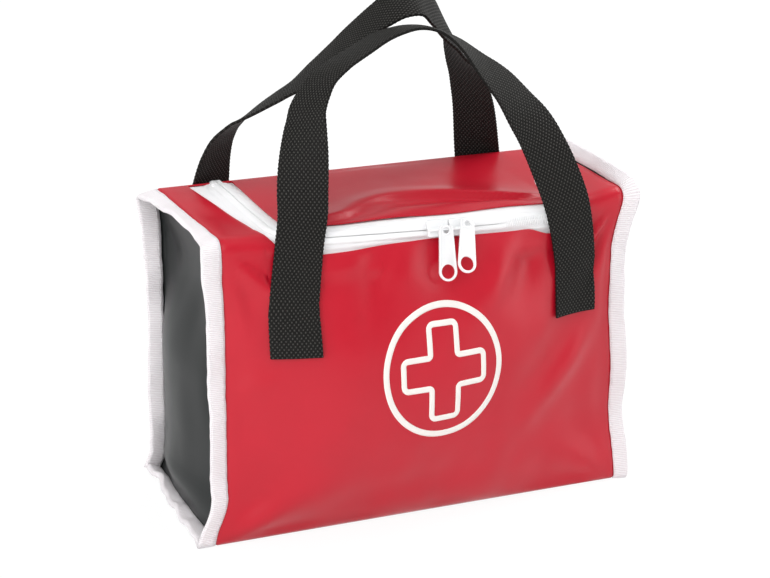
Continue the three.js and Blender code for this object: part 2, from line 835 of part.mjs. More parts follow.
addFrontPanel();
addBackPanel();
addBottomPanel();
addTopStrip("left_top_strip", -1);
addTopStrip("right_top_strip", 1);
addLidPanel();
addSidePanel("left_side_panel", -1);
addSidePanel("right_side_panel", 1);
addBindings("left", -1);
addBindings("right", 1);
addZipTape("zip_tape_bag", 1, zipBodyReach);
addZipTape("zip_tape_lid", -1, zipLidReach);
addZipCoil("zip_coil_bag", 1);
addZipCoil("zip_coil_lid", -1);
addZipStop("left_zip_stop", -1);
addZipStop("right_zip_stop", 1);
addSliderAndPull("left", leftSliderX, -zipCornerX);
addSliderAndPull("right", rightSliderX, zipCornerX);
addHandle("front_handle", 1, frontCrestRise, frontHandleShares, frontTurnShares);
addHandle("back_handle", -1, backCrestRise, backHandleShares, backTurnShares);
addHandleEnd("front_handle_end_left", -1, 1);
addHandleEnd("front_handle_end_right", 1, 1);
addHandleEnd("back_handle_end_left", -1, -1);
addHandleEnd("back_handle_end_right", 1, -1);
addEmblemRing();
addEmblemCross();

export default caseGroup;
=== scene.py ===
"""Dresses the toy doctor case: cloth, bindings, zip, sliders, webbing handles, print and a plain stage."""

import json
import math

import bmesh
import bpy
from bpy.props import FloatProperty, FloatVectorProperty, PointerProperty
from mathutils import Matrix, Vector, noise


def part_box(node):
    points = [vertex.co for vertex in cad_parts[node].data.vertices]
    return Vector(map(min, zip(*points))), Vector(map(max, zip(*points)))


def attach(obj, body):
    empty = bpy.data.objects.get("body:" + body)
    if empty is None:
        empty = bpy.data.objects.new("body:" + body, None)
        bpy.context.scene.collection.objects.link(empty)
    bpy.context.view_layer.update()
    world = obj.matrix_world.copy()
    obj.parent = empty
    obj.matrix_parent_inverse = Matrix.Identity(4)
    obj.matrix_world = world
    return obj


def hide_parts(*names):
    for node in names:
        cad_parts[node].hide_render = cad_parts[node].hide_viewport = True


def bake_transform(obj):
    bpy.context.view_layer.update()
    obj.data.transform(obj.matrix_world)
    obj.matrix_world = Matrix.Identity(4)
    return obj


bl_info = {
    "name": "Toy doctor case",
    "version": (1, 0, 0),
    "blender": (4, 5, 0),
    "location": "View3D > Sidebar > Toy case",
    "description": "Builds the cloth, zip, handles and finishes of a soft toy doctor case",
    "category": "Object",
}

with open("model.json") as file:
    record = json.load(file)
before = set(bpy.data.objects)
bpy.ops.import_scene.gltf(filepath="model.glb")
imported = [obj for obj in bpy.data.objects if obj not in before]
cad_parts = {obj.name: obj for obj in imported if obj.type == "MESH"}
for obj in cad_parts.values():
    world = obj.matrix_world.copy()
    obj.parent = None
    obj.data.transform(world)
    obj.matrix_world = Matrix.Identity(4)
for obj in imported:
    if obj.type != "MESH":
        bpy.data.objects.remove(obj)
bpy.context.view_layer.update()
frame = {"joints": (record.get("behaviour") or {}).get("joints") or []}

MM = 0.001
SIDES = {"left": -1, "right": 1}

# The case's body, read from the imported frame
top_low, top_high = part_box("right_binding_top")
FLAT_HEIGHT = top_low.z
TOP = top_high.z
HALF_DEPTH = top_high.y
EDGE_RADIUS = TOP - FLAT_HEIGHT
FIN_WIDTH = 9.5 * MM
SEAM_X = top_high.x - FIN_WIDTH
BULGE = 24 * MM
BULGE_LOWER_SHARE = 0.5
FOOT_RADIUS = 2.5 * MM

# Lengths along the cloth, from the front's foot over the top and round underneath
EDGE_LENGTH = EDGE_RADIUS * math.pi / 2
TOP_START = FLAT_HEIGHT + EDGE_LENGTH
TOP_END = TOP_START + 2 * (HALF_DEPTH - EDGE_RADIUS)
BACK_START = TOP_END + EDGE_LENGTH
BACK_FOOT = BACK_START + FLAT_HEIGHT
LOOP = BACK_FOOT + 2 * HALF_DEPTH

# The cloths, and the bound seams that stand out as fins
CLOTH = 0.8 * MM
CLOTH_EDGE = 0.3 * MM
SIDE_CLOTH = 0.6 * MM
SEAM_DROP = 0.7 * MM
SEAM_STEP = 0.2 * MM
FIN_INNER = 2.9 * MM
SIDE_FLANGE = 1.9 * MM
FIN_BEND = 3.0 * MM
LAYER_END = FIN_WIDTH - 2.2 * MM
BINDING_START = 1.0 * MM
BINDING_FOLD = 1.4 * MM
BINDING = 0.55 * MM
STITCH_RADIUS = 0.2 * MM
STITCH_SHARE = 0.72
STITCH_FREE_CORNER = 4 * MM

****

- [What is expected] Within the listing above, give again exactly every line from the line with "frontCrestRise, frontHandleShares, frontTurnShares);" through the line with "if empty is", both included, and no other line.

- [Result of the task]
addHandle("front_handle", 1, frontCrestRise, frontHandleShares, frontTurnShares);
addHandle("back_handle", -1, backCrestRise, backHandleShares, backTurnShares);
addHandleEnd("front_handle_end_left", -1, 1);
addHandleEnd("front_handle_end_right", 1, 1);
addHandleEnd("back_handle_end_left", -1, -1);
addHandleEnd("back_handle_end_right", 1, -1);
addEmblemRing();
addEmblemCross();

export default caseGroup;
=== scene.py ===
"""Dresses the toy doctor case: cloth, bindings, zip, sliders, webbing handles, print and a plain stage."""

import json
import math

import bmesh
import bpy
from bpy.props import FloatProperty, FloatVectorProperty, PointerProperty
from mathutils import Matrix, Vector, noise


def part_box(node):
    points = [vertex.co for vertex in cad_parts[node].data.vertices]
    return Vector(map(min, zip(*points))), Vector(map(max, zip(*points)))


def attach(obj, body):
    empty = bpy.data.objects.get("body:" + body)
    if empty is None:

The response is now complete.